Kopfschmerzen von der Beschleunigung

Ford GT40 oder Porsche. Richard Attwood entschied sich Ende der 1960er-Jahre für Porsche. Weil er dort die Zukunft sah. Er ist bis heute geblieben.

Wir treffen den Le Mans-Sieger im Credit Suisse Race Control-Gebäude auf dem Goodwood Revival und sprechen mit ihm über die Geheimpläne von Hans Herrmann, was es wirklich mit dem legendären 917K auf sich hat und worauf es bei einem Teamkollegen in Le Mans ankommt. Und dann setzt sich spontan noch ein ganz besonderer Freund hinzu.
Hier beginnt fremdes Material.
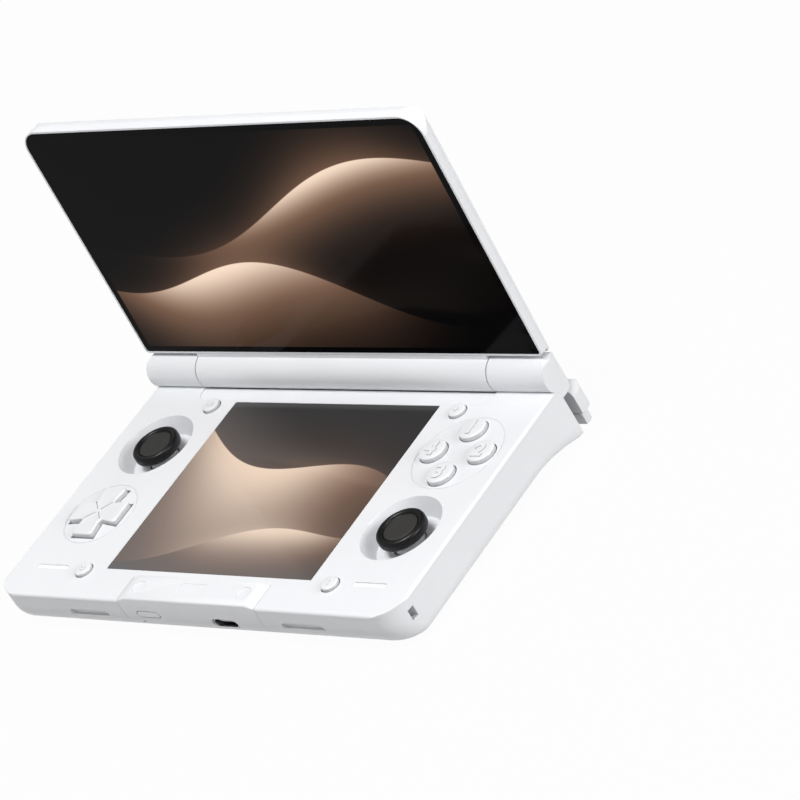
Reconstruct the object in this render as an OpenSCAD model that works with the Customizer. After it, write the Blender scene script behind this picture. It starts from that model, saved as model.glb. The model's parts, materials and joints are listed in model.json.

Dem jungen Burschen am Eingang des Credit Suisse Race Control-Gebäudes in Goodwood ist das sichtlich peinlich. „Es tut mir leid“, wiederholt er mit gesenktem Blick. Kurz zuvor hatte er Richard Attwood den Zugang verweigert. Er hatte den Le Mans-Sieger schlicht nicht erkannt. Oder besser: gekannt. Attwood nimmt es britisch gelassen. „Selbst seine Eltern dürften zu jung sein, um sich an Le Mans 1970 zu erinnern“, lacht er. Dann nimmt er im Garten Platz. Und einen Tee.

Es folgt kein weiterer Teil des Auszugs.